2013 Kumbh Mela was held at convergence place of Ganga, Yamuna and Saraswati rivers in Prayagraj, Uttar Pradesh, as once in 12 years event as a 55 day event had attracted around 80 to 100 million visitors. It has a significance of being held once in 12 year period in Hindu Mythology as its believed that the battle for nectar between Gods and Demons lasted for 12 years. This event is also held in the cities of Haridawar, Ujjain and Nashik in a cyclic order with another city holding the event next time.

== Significance ==

Kumbh Mela 2013 was held for 55 days as a once in 12 year event which was attended by around 80 to 100 million pilgrims.

Kumbh Mela 2013 had the message "Did you clean your hands with Lifebuoy" in the 2.5 million chapatis served during the period.

== Area ==

Kumbh Mela 2013 was spread across 23.5-square-kilometer area and was held from 14 January 2013 (Maha Sankranti Day) to 10 March 2013 (Maha Shivratri).

== Case study ==

Kumbh Mela 2013 Mela was taken as case study by Harvard University as it was considered as World's Largest Public Gathering.

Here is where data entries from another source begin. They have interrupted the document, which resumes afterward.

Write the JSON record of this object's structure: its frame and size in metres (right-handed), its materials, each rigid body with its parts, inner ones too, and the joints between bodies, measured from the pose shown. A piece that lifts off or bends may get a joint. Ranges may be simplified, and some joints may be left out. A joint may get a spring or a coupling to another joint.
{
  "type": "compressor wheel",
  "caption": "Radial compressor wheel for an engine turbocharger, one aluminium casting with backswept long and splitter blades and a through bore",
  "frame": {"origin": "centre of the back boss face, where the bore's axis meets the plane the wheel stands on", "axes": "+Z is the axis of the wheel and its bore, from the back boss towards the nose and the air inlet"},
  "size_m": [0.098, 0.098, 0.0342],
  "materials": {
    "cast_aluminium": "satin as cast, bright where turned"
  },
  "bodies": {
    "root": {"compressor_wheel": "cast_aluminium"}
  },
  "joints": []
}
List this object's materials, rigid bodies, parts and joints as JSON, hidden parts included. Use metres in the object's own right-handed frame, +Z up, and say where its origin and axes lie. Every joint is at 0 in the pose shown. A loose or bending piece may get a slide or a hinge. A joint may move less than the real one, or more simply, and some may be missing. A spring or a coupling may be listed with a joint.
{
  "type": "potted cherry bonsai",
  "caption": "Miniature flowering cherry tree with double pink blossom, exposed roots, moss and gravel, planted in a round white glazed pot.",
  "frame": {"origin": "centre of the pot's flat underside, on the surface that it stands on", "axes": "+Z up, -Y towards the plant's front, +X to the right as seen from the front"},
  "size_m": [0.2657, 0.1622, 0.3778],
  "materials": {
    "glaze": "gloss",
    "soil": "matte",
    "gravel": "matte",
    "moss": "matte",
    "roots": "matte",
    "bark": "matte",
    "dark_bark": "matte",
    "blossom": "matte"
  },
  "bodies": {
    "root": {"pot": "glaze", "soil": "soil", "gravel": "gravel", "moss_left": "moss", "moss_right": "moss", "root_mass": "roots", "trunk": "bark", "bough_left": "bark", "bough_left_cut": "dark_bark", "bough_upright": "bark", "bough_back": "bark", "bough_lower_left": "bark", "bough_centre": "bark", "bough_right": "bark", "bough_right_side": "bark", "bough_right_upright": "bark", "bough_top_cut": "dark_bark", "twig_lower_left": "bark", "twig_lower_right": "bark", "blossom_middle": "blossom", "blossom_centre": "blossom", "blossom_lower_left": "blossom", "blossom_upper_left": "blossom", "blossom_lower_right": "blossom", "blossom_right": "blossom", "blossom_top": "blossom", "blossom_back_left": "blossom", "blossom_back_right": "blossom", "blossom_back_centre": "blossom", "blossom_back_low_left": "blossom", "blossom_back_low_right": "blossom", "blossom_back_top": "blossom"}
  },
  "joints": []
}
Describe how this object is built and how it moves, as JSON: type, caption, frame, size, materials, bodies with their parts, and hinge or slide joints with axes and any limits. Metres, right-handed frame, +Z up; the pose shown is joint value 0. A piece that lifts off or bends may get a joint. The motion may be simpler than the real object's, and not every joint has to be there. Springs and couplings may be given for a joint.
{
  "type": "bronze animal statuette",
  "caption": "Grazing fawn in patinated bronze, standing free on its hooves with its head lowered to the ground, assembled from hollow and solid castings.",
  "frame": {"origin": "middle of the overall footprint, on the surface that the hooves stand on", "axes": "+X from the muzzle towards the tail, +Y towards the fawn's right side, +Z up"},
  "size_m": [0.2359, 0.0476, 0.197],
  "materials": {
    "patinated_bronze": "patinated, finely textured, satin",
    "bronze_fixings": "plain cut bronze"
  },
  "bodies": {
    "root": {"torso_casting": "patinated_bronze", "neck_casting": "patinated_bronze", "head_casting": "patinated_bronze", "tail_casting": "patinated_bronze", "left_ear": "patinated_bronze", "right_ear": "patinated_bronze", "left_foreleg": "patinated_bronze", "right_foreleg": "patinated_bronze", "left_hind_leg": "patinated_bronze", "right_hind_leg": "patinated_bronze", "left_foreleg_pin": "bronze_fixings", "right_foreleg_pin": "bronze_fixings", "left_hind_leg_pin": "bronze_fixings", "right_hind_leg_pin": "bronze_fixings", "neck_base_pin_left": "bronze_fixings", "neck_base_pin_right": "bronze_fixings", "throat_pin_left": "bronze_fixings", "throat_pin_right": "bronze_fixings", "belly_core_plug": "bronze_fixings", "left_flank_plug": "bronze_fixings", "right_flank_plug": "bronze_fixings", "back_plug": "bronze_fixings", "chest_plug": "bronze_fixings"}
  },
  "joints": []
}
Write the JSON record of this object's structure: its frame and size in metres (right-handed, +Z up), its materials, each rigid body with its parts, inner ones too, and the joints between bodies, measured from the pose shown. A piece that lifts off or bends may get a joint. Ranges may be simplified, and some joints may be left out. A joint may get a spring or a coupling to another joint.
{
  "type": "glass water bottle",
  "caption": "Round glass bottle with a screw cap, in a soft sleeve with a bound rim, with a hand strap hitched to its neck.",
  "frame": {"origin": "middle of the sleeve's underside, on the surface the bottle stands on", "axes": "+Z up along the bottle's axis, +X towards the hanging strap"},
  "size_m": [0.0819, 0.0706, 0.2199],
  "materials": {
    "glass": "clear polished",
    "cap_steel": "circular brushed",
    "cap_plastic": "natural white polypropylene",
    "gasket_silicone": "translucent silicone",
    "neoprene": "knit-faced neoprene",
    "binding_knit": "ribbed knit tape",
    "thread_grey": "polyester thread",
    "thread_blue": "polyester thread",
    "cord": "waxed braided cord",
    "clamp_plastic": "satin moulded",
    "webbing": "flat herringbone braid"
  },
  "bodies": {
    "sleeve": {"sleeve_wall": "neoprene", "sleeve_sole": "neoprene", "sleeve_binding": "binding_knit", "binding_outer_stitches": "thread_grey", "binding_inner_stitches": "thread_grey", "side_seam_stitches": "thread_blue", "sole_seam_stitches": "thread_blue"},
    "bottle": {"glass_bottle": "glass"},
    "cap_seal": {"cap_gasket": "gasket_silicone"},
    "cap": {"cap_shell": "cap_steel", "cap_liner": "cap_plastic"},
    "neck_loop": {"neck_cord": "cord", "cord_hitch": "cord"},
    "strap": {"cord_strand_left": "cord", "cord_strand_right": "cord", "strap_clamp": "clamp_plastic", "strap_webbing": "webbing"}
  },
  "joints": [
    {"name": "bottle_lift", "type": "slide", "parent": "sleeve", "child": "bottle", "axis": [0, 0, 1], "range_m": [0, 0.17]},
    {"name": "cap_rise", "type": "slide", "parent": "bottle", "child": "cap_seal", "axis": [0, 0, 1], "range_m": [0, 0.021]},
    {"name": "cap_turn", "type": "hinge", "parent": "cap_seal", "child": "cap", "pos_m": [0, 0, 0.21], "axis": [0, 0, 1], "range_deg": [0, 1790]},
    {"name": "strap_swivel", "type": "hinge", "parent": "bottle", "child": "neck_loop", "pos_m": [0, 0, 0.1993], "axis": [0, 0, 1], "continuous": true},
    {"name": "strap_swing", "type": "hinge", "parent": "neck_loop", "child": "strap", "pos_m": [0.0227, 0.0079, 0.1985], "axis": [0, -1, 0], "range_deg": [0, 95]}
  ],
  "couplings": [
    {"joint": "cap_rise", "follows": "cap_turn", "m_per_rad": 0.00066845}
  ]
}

== Cost of infrastructure ==

Kumbh Mela 2013 costed Rs 1300 crore for various infrastructure projects.

== Pollution ==

Kumbh Mela 2013 is believed to have raised pollution levels in the convergence of Rivers Ganga and Yamuna as around 8 million people took bath.

== Stampede ==

During Kumbh Mela 2013 there was a stampede tragedy in which 36 people were killed on the auspicious day of Mauni Amavasya.